DATA LISTING ::

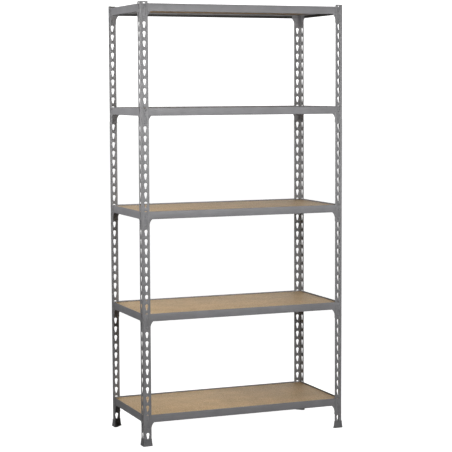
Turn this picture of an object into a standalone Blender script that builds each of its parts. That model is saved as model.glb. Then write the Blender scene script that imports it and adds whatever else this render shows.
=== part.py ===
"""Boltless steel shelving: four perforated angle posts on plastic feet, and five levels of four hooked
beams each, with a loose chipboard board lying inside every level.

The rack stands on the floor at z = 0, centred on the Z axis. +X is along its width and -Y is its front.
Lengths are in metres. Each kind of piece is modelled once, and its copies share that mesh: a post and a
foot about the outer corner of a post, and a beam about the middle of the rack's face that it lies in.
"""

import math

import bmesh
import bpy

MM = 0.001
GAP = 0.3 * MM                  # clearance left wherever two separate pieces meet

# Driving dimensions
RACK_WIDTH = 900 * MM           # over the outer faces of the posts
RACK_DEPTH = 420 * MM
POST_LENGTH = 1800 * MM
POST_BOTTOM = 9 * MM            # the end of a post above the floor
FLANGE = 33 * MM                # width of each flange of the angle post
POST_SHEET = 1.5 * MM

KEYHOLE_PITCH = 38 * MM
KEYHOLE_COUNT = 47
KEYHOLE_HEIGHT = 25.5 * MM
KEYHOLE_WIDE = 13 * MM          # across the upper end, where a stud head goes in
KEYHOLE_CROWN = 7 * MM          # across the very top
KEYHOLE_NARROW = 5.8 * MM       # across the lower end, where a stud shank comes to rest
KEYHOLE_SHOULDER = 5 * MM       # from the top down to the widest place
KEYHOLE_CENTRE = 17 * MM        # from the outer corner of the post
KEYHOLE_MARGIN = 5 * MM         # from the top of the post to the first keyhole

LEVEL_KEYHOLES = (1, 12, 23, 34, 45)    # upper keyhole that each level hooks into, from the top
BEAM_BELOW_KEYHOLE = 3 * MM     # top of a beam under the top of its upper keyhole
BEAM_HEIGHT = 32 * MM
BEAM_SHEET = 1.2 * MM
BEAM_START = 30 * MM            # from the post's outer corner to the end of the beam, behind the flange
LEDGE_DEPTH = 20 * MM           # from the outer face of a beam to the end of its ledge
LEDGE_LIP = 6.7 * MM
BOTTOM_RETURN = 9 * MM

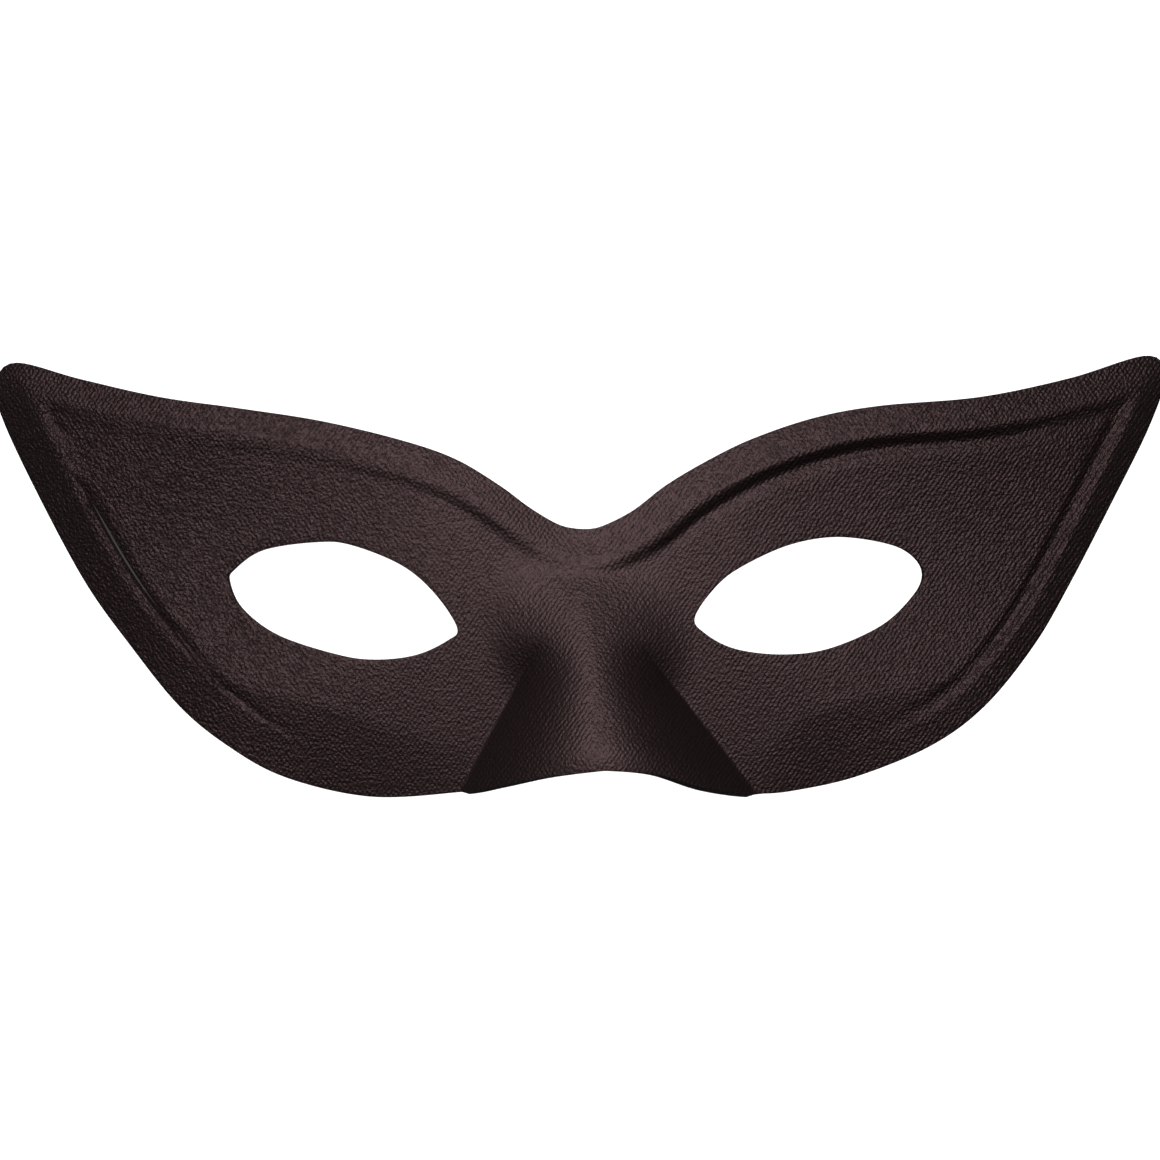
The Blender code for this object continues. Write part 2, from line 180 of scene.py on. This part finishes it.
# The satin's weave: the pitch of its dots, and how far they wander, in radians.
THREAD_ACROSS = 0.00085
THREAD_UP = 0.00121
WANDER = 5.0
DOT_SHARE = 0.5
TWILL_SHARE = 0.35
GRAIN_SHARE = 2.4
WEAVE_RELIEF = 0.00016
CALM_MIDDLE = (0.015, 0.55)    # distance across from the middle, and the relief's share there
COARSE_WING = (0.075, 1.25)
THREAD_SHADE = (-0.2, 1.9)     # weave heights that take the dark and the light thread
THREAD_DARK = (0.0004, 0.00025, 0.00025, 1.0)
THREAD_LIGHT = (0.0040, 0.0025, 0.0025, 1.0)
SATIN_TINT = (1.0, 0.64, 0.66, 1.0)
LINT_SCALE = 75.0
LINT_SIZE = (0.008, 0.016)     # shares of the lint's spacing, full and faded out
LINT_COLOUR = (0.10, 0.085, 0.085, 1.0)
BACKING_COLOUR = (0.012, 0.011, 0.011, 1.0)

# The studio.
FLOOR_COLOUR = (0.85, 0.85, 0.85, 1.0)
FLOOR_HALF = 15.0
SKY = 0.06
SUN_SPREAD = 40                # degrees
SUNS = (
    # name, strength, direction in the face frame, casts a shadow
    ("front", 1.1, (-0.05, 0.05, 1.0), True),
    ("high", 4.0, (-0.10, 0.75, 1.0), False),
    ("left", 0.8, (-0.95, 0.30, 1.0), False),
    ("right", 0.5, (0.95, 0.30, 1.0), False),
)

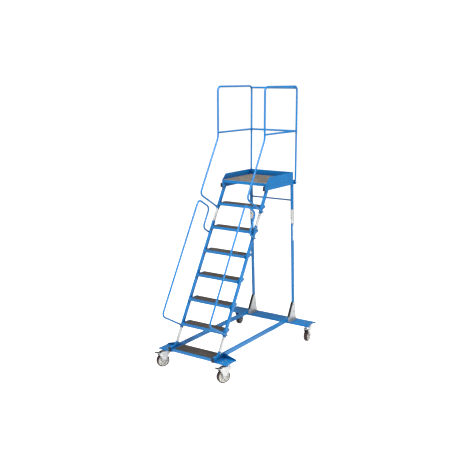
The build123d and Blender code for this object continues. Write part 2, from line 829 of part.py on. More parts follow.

TO BE DONE :: Repeat the material above in full, quoting it exactly.

ANSWER FOR THIS EXERCISE ::
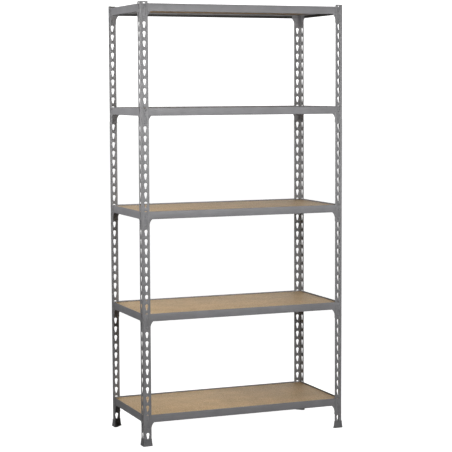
Turn this picture of an object into a standalone Blender script that builds each of its parts. That model is saved as model.glb. Then write the Blender scene script that imports it and adds whatever else this render shows.
=== part.py ===
"""Boltless steel shelving: four perforated angle posts on plastic feet, and five levels of four hooked
beams each, with a loose chipboard board lying inside every level.

The rack stands on the floor at z = 0, centred on the Z axis. +X is along its width and -Y is its front.
Lengths are in metres. Each kind of piece is modelled once, and its copies share that mesh: a post and a
foot about the outer corner of a post, and a beam about the middle of the rack's face that it lies in.
"""

import math

import bmesh
import bpy

MM = 0.001
GAP = 0.3 * MM                  # clearance left wherever two separate pieces meet

# Driving dimensions
RACK_WIDTH = 900 * MM           # over the outer faces of the posts
RACK_DEPTH = 420 * MM
POST_LENGTH = 1800 * MM
POST_BOTTOM = 9 * MM            # the end of a post above the floor
FLANGE = 33 * MM                # width of each flange of the angle post
POST_SHEET = 1.5 * MM

KEYHOLE_PITCH = 38 * MM
KEYHOLE_COUNT = 47
KEYHOLE_HEIGHT = 25.5 * MM
KEYHOLE_WIDE = 13 * MM          # across the upper end, where a stud head goes in
KEYHOLE_CROWN = 7 * MM          # across the very top
KEYHOLE_NARROW = 5.8 * MM       # across the lower end, where a stud shank comes to rest
KEYHOLE_SHOULDER = 5 * MM       # from the top down to the widest place
KEYHOLE_CENTRE = 17 * MM        # from the outer corner of the post
KEYHOLE_MARGIN = 5 * MM         # from the top of the post to the first keyhole

LEVEL_KEYHOLES = (1, 12, 23, 34, 45)    # upper keyhole that each level hooks into, from the top
BEAM_BELOW_KEYHOLE = 3 * MM     # top of a beam under the top of its upper keyhole
BEAM_HEIGHT = 32 * MM
BEAM_SHEET = 1.2 * MM
BEAM_START = 30 * MM            # from the post's outer corner to the end of the beam, behind the flange
LEDGE_DEPTH = 20 * MM           # from the outer face of a beam to the end of its ledge
LEDGE_LIP = 6.7 * MM
BOTTOM_RETURN = 9 * MM

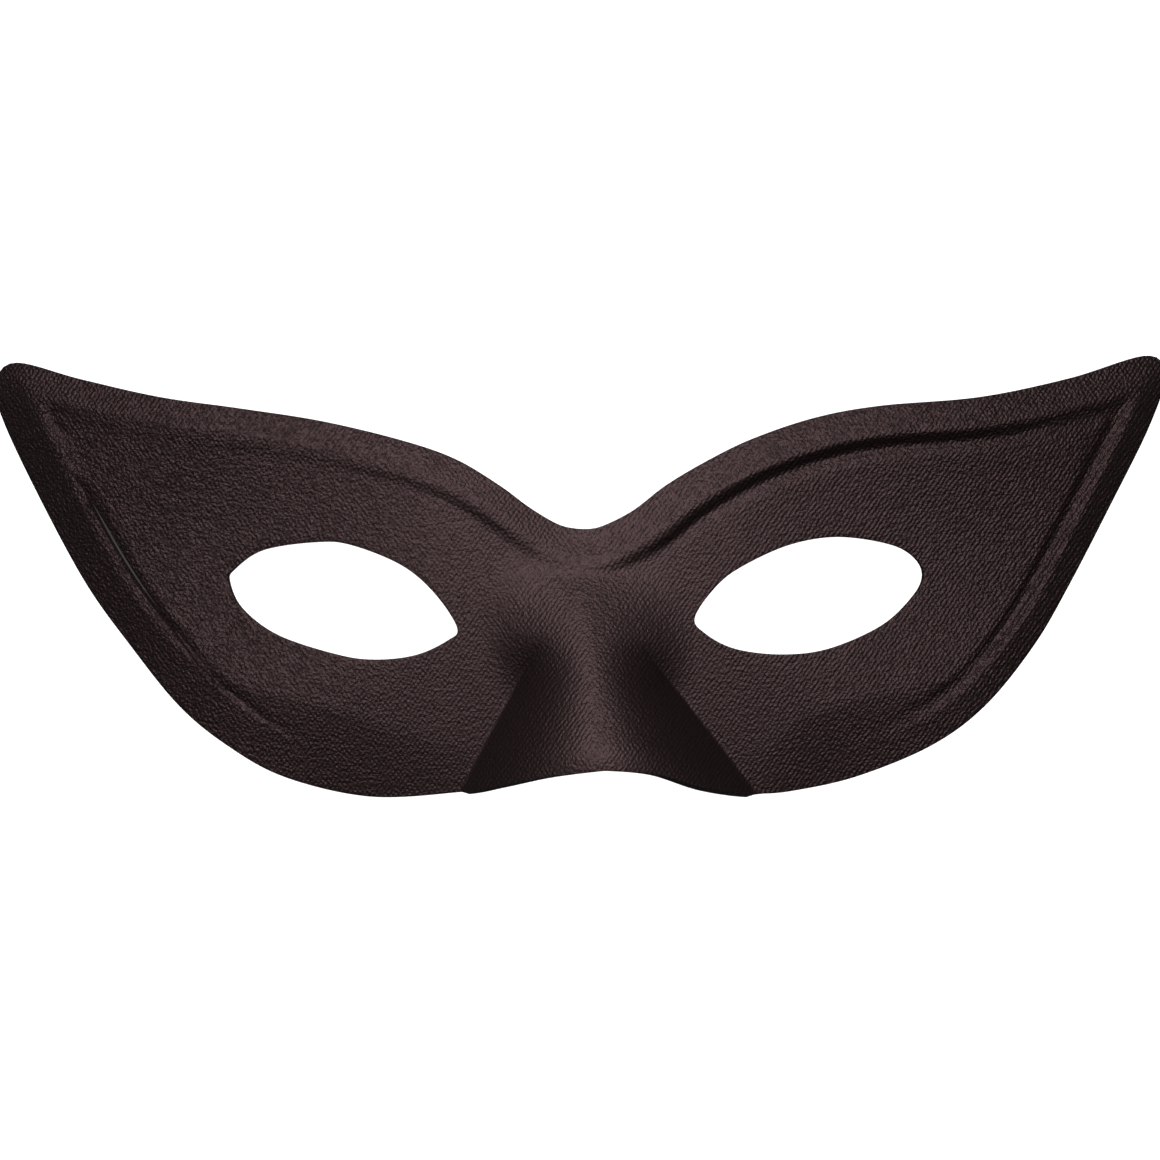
The Blender code for this object continues. Write part 2, from line 180 of scene.py on. This part finishes it.
# The satin's weave: the pitch of its dots, and how far they wander, in radians.
THREAD_ACROSS = 0.00085
THREAD_UP = 0.00121
WANDER = 5.0
DOT_SHARE = 0.5
TWILL_SHARE = 0.35
GRAIN_SHARE = 2.4
WEAVE_RELIEF = 0.00016
CALM_MIDDLE = (0.015, 0.55)    # distance across from the middle, and the relief's share there
COARSE_WING = (0.075, 1.25)
THREAD_SHADE = (-0.2, 1.9)     # weave heights that take the dark and the light thread
THREAD_DARK = (0.0004, 0.00025, 0.00025, 1.0)
THREAD_LIGHT = (0.0040, 0.0025, 0.0025, 1.0)
SATIN_TINT = (1.0, 0.64, 0.66, 1.0)
LINT_SCALE = 75.0
LINT_SIZE = (0.008, 0.016)     # shares of the lint's spacing, full and faded out
LINT_COLOUR = (0.10, 0.085, 0.085, 1.0)
BACKING_COLOUR = (0.012, 0.011, 0.011, 1.0)

# The studio.
FLOOR_COLOUR = (0.85, 0.85, 0.85, 1.0)
FLOOR_HALF = 15.0
SKY = 0.06
SUN_SPREAD = 40                # degrees
SUNS = (
    # name, strength, direction in the face frame, casts a shadow
    ("front", 1.1, (-0.05, 0.05, 1.0), True),
    ("high", 4.0, (-0.10, 0.75, 1.0), False),
    ("left", 0.8, (-0.95, 0.30, 1.0), False),
    ("right", 0.5, (0.95, 0.30, 1.0), False),
)

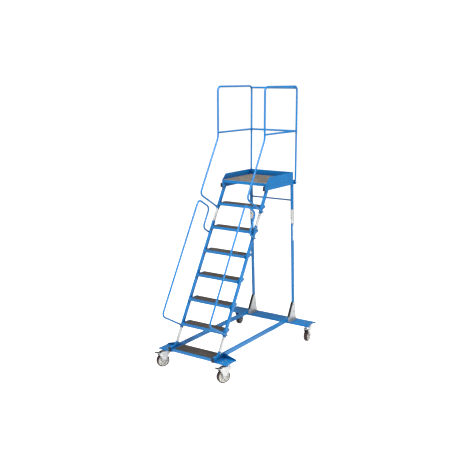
The build123d and Blender code for this object continues. Write part 2, from line 829 of part.py on. More parts follow.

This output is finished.